Conventional wisdom is that no US companies will lose their licences over the allegations, even if proven true. At worst, they could get fined, says Michael Paladino, an analyst at the credit rating agency Fitch. "They can handle that," he says, noting that the largest FCPA fine to date, imposed on German engineering giant Siemens, amounted to about US$1 billion. That's less than a month's revenue for Sands.
The balance of power between casinos and regulators has shifted as gambling companies have achieved their own version of outsourcing, according to I. Nelson Rose, a professor at Whittier Law School in California who writes a blog called Gambling and the Law. "Macau forced the casinos to see that they could become like other large US corporations: set up their plants and operations in other nations and make far more than they can being stuck just in Las Vegas."

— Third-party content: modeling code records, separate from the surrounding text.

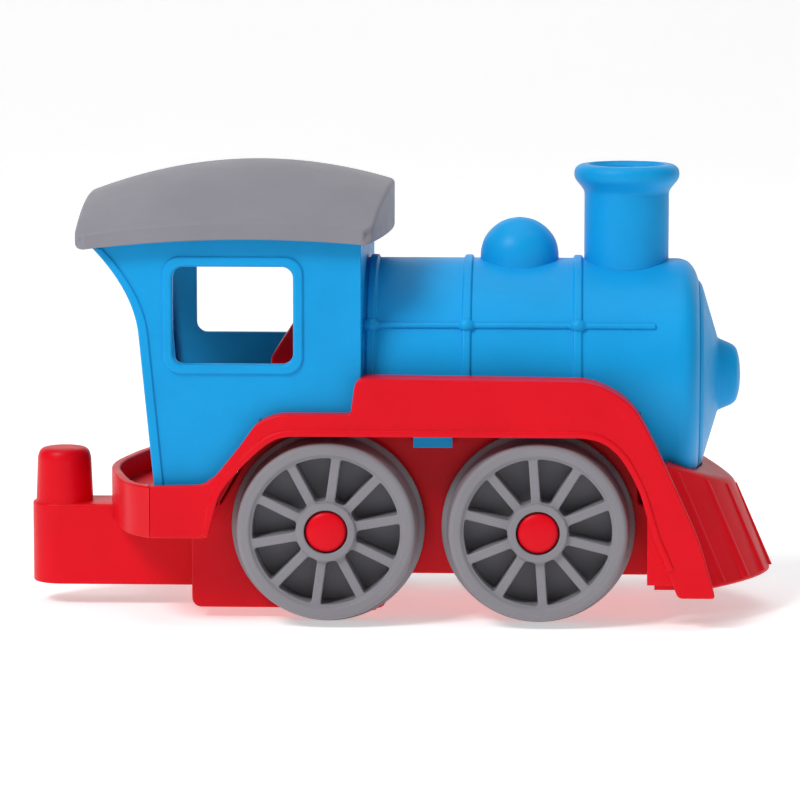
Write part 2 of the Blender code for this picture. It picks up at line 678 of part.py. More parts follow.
def make_roof():
    """Vaulted roof with a turned-down lip and four snap tabs inside the cab walls."""
    low, high = ROOF
    bends = [0.0, 0.4, 1.3, 2.7, ROOF_TURN]
    flat = [low + ROOF_TURN + (high - low - 2 * ROOF_TURN) * i / 8 for i in range(1, 8)]
    outside = [low + step for step in bends] + flat + [high - step for step in bends[::-1]]
    inside = [low + WALL + (high - low - 2 * WALL) * i / 8 for i in range(9)]
    roof = cut(lofted(roof_sections(0, outside, lip_end_z)),
               lofted(roof_sections(WALL, inside, lambda x: 90.0)))
    for side in (-1, 1):
        for x in (-68.0, -30.0):
            low, high = sorted((side * 42.3, side * 40.5))
            join(roof, box((x - 4, x + 4), (low, high), (120.5, vault_z(x, 41.0) - 1.0)))
    return roof


def make_wheel(name, side):
    """Spoked wheel: turned rim, flange, web and hub, with ten pockets between the spokes."""
    x = AXLES[name]
    profile = [(WHEEL_IN, BORE_R), (WHEEL_IN, 6.0), (34.4, 6.0), (34.4, 30.9), (35.8, FLANGE_R),
               (37.4, 29.4), (48.8, 28.6), (WHEEL_OUT, 27.6), (WHEEL_OUT, 24.9),
               (48.6, 24.1), (48.6, 9.8), (50.0, 9.4), (50.0, 7.0), (44.0, 7.0), (44.0, BORE_R)]
    wheel = turned([(side * a, r) for a, r in profile], 30, (x, 0, AXLE_Z), "Y", 0)
    half = SPOKE_W / 2
    for k in range(SPOKES):
        pocket = []
        for radius, steps in ((POCKET_IN, (0, 1)), (POCKET_OUT, (3, 2, 1, 0))):
            edge = math.asin(half / radius)
            span = 2 * math.pi / SPOKES - 2 * edge
            last = max(steps)
            for step in steps:
                turn = math.radians(SPOKE_TURN[name]) + 2 * math.pi * k / SPOKES + edge
                turn += span * step / last
                pocket.append((x + radius * math.cos(turn), AXLE_Z + radius * math.sin(turn)))
        cut(wheel, prism(pocket, *sorted((side * POCKET_FLOOR, side * 52.0))))
    return wheel


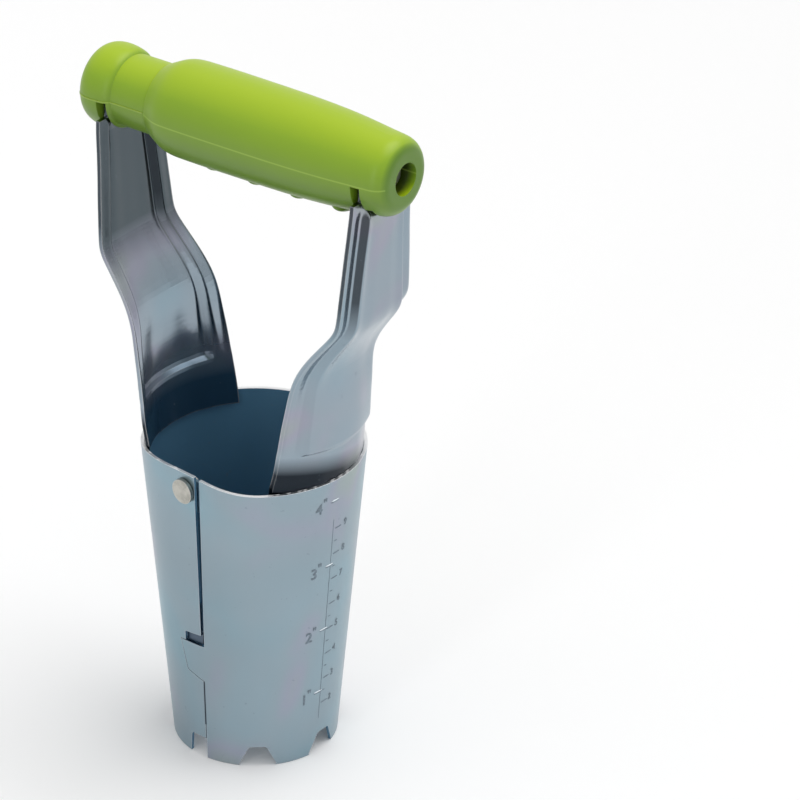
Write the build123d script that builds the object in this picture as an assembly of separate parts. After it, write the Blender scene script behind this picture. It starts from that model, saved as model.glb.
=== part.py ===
from build123d import *
import math
import os

# Bulb planter with a releasing blade. Millimetres, +Z up, origin on the blade's axis at the tooth tips,
# X along the handle with its open end at +X, front seam towards -Y.

# Blade: a tapered steel tube in two halves, flattened at the front seam
blade_height = 109.6
foot_radius = 27.9
rim_radius = 37.6
sheet = 1.2
flat_depth = 6.4
flat_angle = -98.0
flat_reach = 50.0
section_step = 5
seam_x = 0.8
seam_gap = 0.3
slot_foot_z = 44.6
slot_foot_width = 1.3
slot_rim_width = 2.5

# Teeth
tooth_depth = 7.8
notch_mouth = 25.4
notch_root = 11.5
left_notch_mouth = 28.5
seam_notch_mouth = 15.0
seam_notch_root = 13.4
notch_corner = 1.4

# Locating tongue of the right half, seated in a notch of the left half
tongue_length = 10.4
tongue_low_length = 7.4
tongue_top_z = 44.4
tongue_tip_z = 43.4
tongue_low_seam_z = 30.8
tongue_low_tip_z = 32.8
tongue_gap = 0.25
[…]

In any case, public officials aren't exactly clamouring for investigations. Among the ranks of the unconcerned is former Las Vegas mayor Oscar Goodman, a one-time lawyer for mob figures. Goodman says he doesn't worry about Macau because Americans are not paying attention to the murky allegations there.
"You ask people who Sheldon Adelson is, if 10 out of 50 recognise the name, I'd be surprised. If they associated him with the Venetian and the Palazzo, I'd be even more surprised. People are busy."
While Wynn, MGM and Sands have taken off, Caesars, the industry's fourth major player, has been left behind. Caesars did not apply for the finite number of gambling licences in Macau in the early 2000s for fear of upsetting domestic regulators.
At that time, says Phil Satre, former chief executive of Harrah's Entertainment - today Caesars Entertainment - he didn't think American regulators would tolerate any hint of ties to criminal activity in Asia. "When I look back ... I'd probably take a different posture."